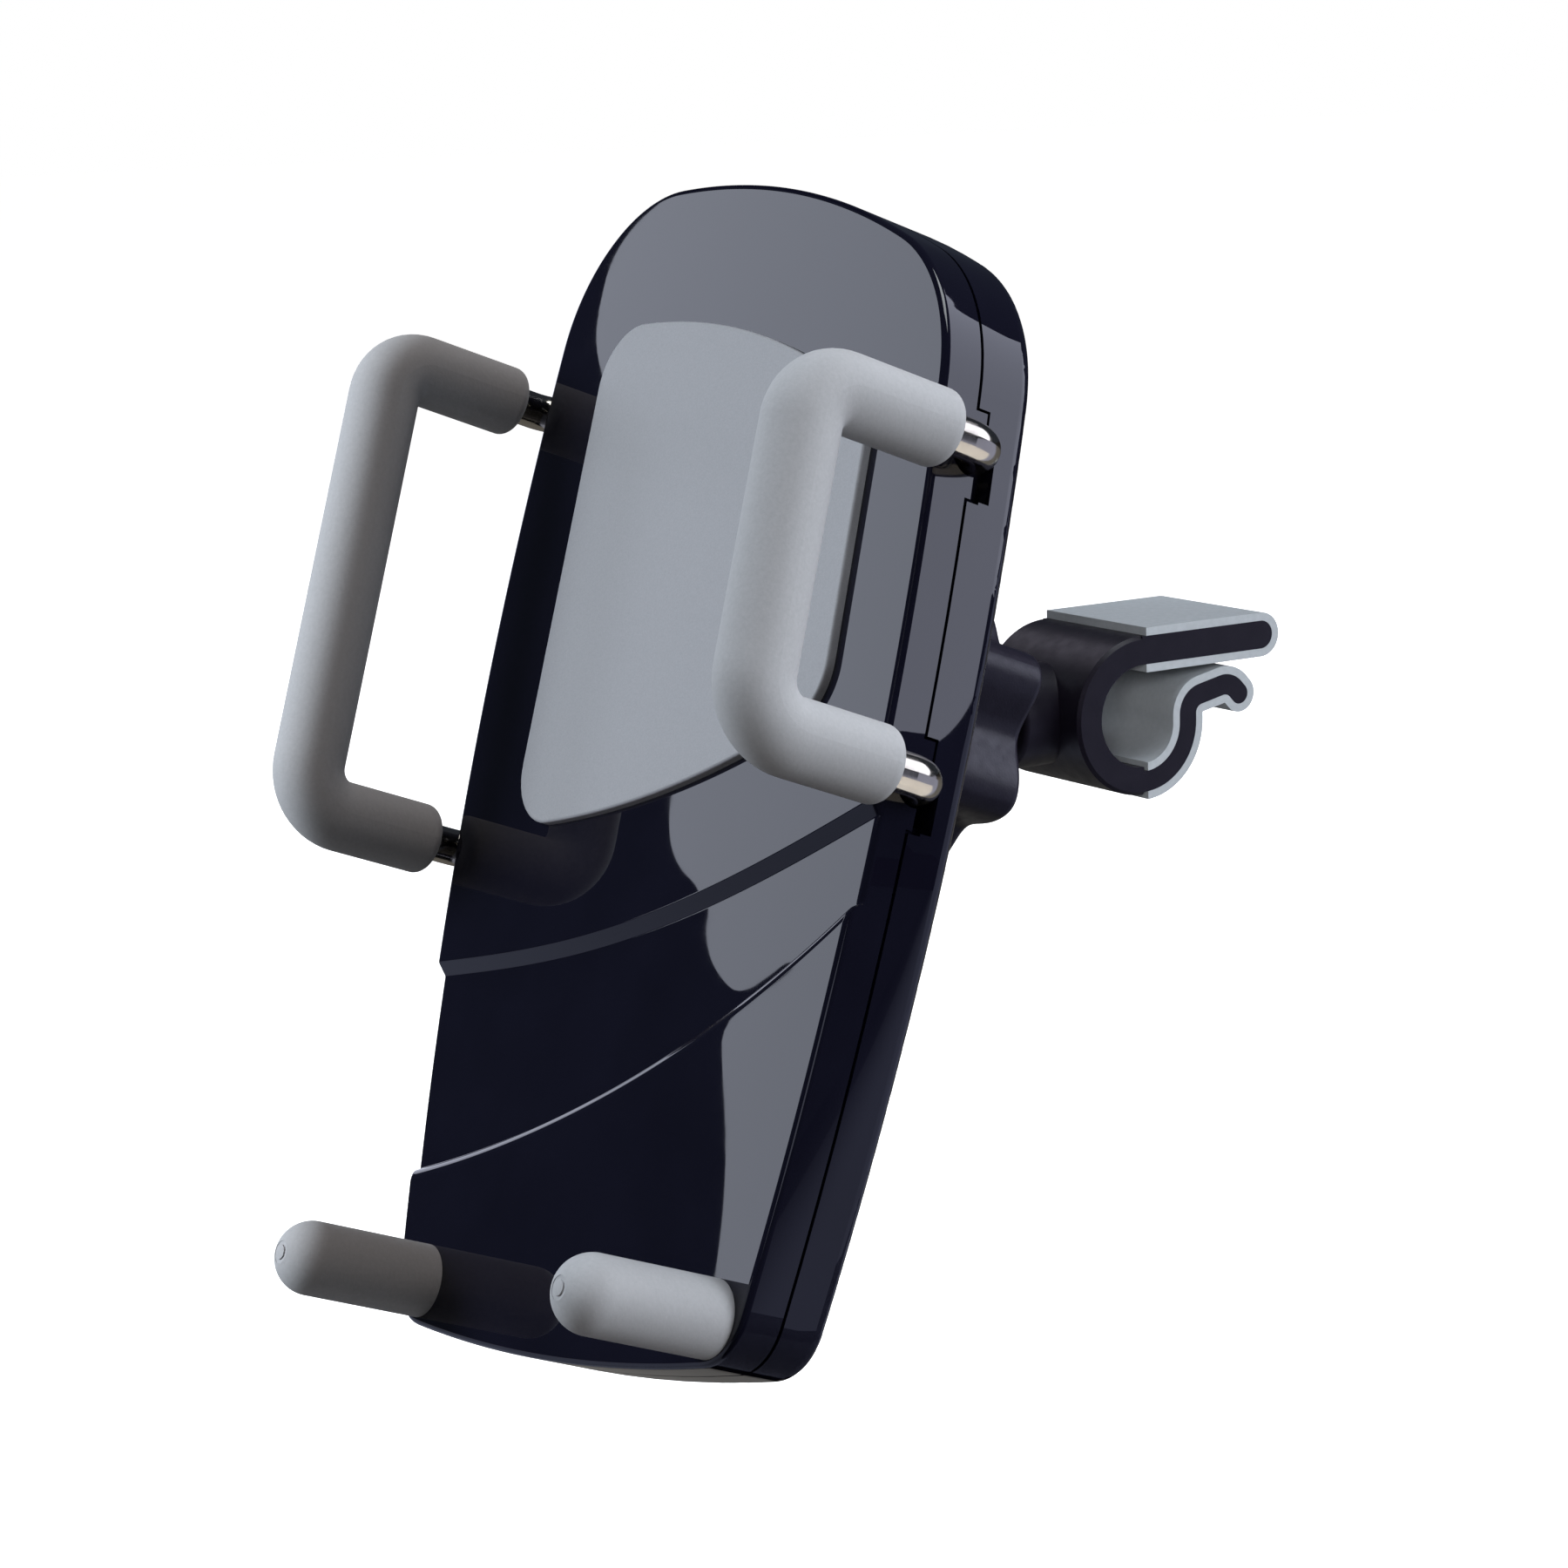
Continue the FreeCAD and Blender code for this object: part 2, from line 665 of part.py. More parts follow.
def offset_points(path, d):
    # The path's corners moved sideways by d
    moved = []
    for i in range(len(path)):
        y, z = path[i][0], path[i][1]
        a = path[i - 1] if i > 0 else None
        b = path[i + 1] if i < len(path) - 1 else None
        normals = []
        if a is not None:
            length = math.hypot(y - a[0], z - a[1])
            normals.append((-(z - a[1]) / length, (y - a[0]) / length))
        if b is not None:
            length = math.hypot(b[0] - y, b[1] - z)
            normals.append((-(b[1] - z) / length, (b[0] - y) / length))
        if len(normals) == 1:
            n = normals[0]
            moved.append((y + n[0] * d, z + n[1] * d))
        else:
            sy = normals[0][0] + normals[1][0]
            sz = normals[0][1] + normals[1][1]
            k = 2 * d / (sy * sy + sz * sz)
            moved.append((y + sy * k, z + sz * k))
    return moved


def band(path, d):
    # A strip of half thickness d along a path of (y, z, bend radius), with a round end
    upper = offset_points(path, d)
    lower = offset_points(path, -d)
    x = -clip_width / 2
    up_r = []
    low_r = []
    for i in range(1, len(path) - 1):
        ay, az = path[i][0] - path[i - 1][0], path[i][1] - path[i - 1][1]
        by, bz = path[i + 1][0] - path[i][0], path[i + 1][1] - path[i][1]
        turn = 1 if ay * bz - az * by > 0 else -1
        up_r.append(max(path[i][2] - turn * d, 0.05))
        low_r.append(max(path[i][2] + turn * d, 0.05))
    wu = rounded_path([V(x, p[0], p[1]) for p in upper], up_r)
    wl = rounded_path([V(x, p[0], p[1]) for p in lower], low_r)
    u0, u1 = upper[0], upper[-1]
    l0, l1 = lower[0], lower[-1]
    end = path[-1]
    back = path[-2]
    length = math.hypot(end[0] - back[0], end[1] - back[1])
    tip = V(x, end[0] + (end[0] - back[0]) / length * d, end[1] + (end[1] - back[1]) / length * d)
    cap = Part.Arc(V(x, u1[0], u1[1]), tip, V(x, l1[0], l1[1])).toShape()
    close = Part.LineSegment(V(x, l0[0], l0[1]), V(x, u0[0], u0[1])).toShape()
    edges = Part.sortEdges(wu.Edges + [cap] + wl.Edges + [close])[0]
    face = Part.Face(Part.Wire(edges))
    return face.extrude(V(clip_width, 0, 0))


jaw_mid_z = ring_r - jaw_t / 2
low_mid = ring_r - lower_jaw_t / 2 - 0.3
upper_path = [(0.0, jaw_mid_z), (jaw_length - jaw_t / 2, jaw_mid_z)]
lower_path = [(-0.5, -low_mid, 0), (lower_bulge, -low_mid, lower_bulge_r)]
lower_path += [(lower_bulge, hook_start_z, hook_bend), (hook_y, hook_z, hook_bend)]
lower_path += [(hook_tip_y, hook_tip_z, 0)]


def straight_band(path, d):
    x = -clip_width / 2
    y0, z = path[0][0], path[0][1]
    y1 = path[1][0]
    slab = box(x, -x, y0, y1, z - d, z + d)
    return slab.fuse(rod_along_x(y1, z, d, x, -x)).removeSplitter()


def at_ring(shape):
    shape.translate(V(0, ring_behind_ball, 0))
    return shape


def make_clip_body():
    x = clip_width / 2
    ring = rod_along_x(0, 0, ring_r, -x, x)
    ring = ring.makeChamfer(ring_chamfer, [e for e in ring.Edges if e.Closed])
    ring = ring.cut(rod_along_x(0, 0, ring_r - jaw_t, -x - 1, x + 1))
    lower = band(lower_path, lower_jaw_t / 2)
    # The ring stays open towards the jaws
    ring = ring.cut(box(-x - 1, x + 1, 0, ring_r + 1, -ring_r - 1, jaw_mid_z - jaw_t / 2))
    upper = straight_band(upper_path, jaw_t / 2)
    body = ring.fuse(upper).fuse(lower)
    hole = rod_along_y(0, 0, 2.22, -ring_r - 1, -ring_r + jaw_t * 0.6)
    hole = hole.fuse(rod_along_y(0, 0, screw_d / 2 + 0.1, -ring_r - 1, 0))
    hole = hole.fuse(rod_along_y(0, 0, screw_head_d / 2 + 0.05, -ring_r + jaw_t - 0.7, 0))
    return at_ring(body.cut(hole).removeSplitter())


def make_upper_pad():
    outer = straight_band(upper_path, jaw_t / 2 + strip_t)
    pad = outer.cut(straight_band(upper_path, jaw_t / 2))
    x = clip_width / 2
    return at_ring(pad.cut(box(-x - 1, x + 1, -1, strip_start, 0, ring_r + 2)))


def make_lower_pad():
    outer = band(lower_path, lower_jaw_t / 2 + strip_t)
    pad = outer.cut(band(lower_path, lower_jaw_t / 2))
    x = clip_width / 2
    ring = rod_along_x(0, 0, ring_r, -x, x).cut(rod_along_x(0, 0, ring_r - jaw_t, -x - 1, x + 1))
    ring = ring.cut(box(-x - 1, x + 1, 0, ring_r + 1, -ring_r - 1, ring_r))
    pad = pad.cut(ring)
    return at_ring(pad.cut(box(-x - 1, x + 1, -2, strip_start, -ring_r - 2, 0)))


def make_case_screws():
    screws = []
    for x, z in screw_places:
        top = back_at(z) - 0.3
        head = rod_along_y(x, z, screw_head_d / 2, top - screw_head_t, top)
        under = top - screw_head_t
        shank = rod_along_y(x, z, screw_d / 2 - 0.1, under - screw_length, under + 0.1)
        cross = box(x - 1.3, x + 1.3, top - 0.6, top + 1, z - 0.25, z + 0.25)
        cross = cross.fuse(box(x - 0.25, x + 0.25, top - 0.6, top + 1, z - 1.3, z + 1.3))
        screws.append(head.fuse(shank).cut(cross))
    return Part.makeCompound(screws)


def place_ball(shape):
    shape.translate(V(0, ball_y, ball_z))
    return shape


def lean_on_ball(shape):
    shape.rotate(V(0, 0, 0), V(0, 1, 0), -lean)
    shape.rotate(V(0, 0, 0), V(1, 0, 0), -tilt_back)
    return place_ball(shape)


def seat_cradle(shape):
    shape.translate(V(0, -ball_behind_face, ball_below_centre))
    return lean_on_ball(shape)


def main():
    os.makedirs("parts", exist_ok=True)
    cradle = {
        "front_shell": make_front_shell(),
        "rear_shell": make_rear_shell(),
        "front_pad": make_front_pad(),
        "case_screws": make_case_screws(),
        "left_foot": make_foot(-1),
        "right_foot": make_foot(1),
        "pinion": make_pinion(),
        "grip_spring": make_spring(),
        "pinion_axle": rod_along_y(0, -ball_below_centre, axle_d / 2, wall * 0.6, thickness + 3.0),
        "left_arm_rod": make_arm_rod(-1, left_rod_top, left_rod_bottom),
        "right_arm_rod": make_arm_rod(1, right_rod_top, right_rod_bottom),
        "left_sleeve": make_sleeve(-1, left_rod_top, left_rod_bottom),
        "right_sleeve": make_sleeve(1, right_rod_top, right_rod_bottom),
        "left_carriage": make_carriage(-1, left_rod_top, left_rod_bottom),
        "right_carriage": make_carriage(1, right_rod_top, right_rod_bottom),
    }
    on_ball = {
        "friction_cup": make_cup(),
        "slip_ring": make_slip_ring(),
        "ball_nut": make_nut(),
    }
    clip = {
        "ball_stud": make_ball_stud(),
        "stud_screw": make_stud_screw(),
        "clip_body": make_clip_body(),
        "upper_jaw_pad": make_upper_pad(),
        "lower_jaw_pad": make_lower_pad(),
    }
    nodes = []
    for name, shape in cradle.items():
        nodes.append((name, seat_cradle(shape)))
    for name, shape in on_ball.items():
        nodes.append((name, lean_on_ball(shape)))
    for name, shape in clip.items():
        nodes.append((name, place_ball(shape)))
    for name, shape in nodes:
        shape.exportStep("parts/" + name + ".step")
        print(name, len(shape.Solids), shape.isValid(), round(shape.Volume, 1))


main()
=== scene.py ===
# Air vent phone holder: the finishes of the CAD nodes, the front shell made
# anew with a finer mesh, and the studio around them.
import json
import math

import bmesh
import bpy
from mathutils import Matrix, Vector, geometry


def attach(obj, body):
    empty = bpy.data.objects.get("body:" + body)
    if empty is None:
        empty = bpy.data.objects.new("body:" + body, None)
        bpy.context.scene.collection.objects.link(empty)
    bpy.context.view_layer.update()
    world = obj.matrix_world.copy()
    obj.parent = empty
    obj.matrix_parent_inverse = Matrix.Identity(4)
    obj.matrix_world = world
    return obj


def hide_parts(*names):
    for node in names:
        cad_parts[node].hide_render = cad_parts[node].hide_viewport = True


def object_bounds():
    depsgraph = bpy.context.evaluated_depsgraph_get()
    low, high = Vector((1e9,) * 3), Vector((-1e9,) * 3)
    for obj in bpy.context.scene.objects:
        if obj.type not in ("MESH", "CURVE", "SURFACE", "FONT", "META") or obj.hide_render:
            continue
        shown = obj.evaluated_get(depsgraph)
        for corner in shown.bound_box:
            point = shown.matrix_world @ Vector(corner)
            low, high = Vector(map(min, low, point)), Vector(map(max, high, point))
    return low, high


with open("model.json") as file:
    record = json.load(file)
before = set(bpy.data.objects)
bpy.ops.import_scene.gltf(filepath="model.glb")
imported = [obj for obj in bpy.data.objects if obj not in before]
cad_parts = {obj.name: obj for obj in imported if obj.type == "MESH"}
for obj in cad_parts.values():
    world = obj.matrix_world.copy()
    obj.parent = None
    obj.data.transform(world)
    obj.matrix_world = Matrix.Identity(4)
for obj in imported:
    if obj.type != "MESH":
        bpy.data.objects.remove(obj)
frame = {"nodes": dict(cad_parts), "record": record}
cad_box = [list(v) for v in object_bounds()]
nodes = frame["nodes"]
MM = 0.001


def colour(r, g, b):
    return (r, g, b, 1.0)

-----

**TASK DIRECTIONS:** Up to and including the line with "return moved", repeat the data exactly, starting from its first line; nothing else belongs in the response.

**CORRECT ANSWER:**
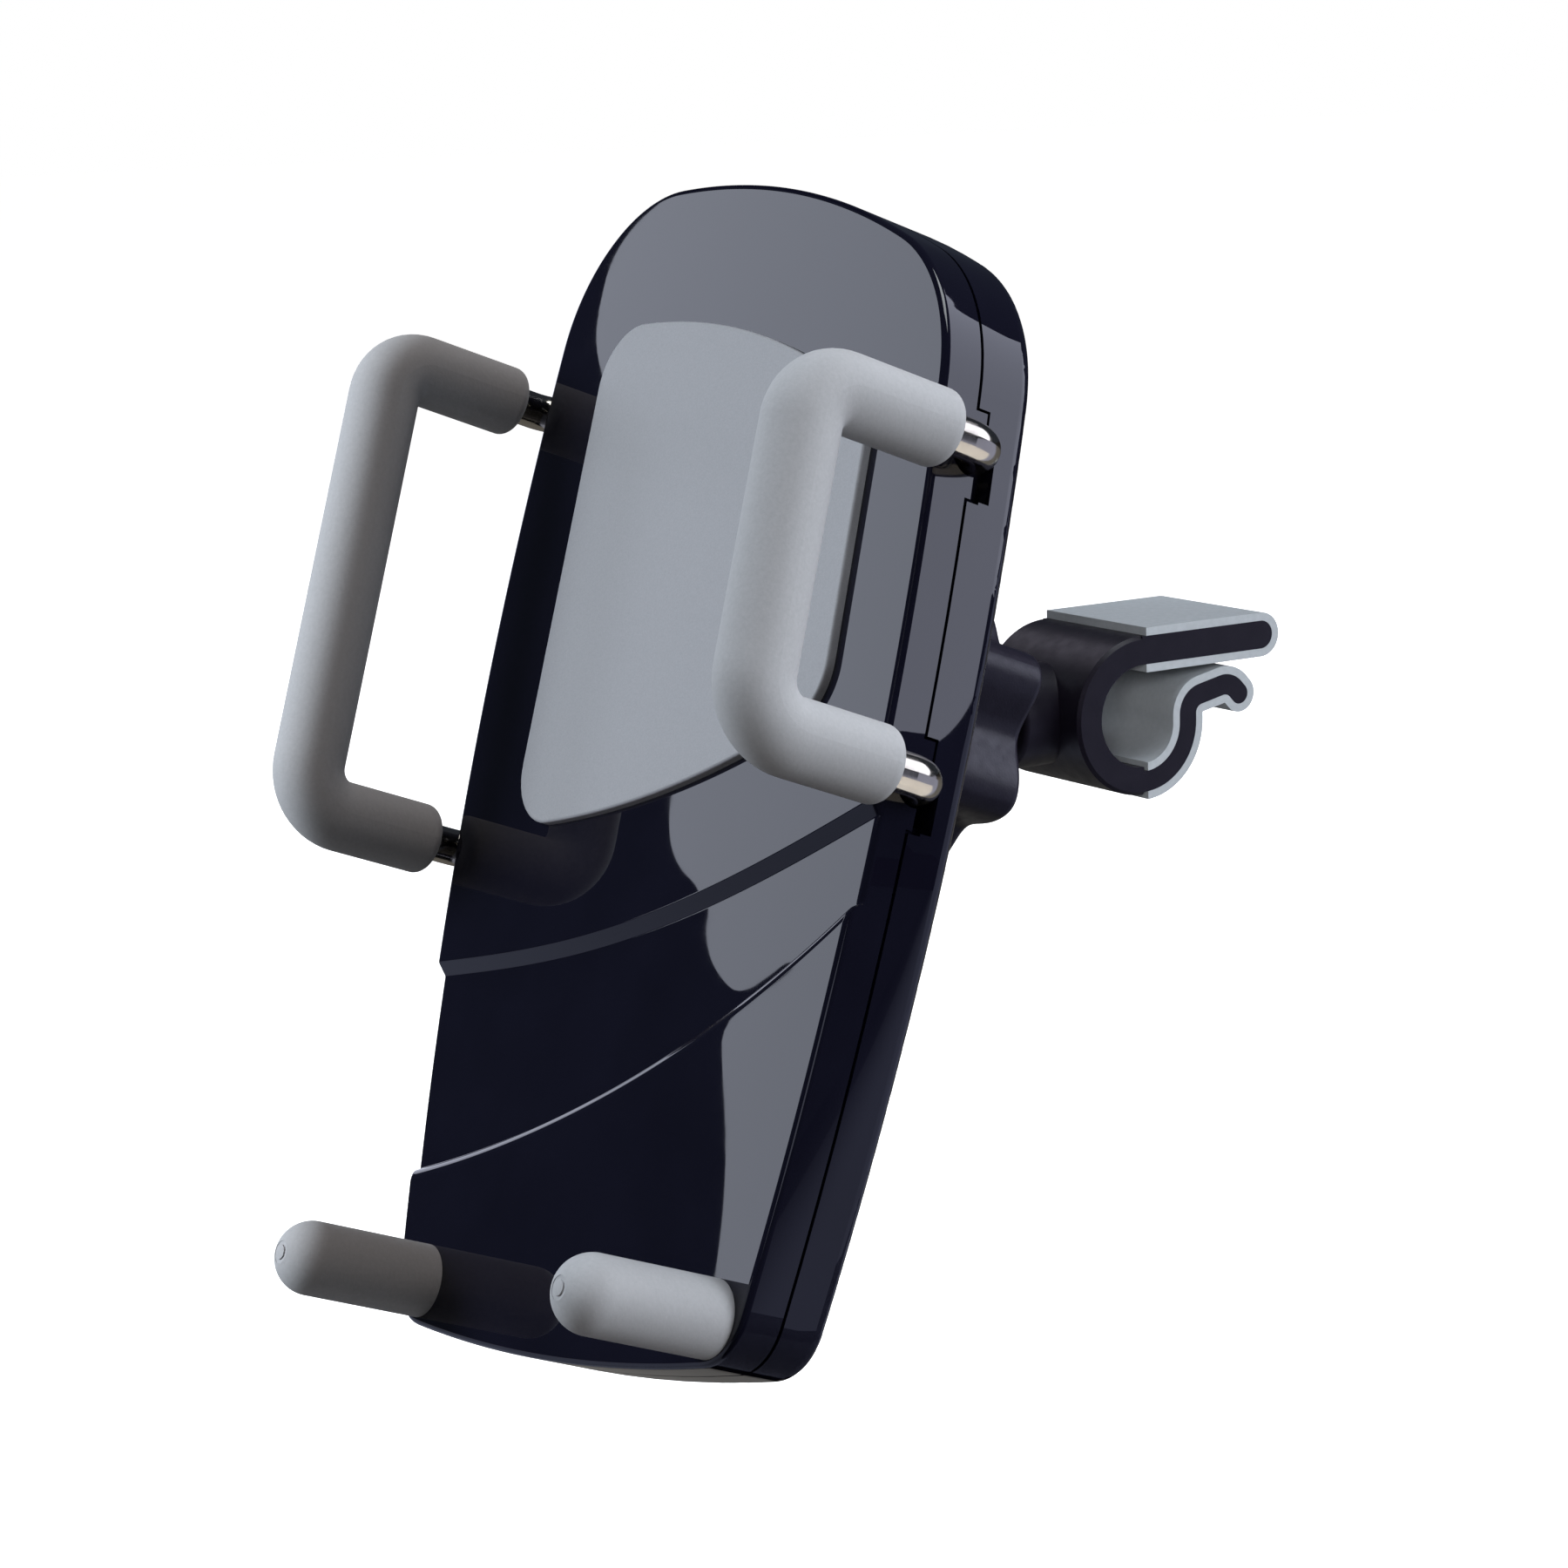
Continue the FreeCAD and Blender code for this object: part 2, from line 665 of part.py. More parts follow.
def offset_points(path, d):
    # The path's corners moved sideways by d
    moved = []
    for i in range(len(path)):
        y, z = path[i][0], path[i][1]
        a = path[i - 1] if i > 0 else None
        b = path[i + 1] if i < len(path) - 1 else None
        normals = []
        if a is not None:
            length = math.hypot(y - a[0], z - a[1])
            normals.append((-(z - a[1]) / length, (y - a[0]) / length))
        if b is not None:
            length = math.hypot(b[0] - y, b[1] - z)
            normals.append((-(b[1] - z) / length, (b[0] - y) / length))
        if len(normals) == 1:
            n = normals[0]
            moved.append((y + n[0] * d, z + n[1] * d))
        else:
            sy = normals[0][0] + normals[1][0]
            sz = normals[0][1] + normals[1][1]
            k = 2 * d / (sy * sy + sz * sz)
            moved.append((y + sy * k, z + sz * k))
    return moved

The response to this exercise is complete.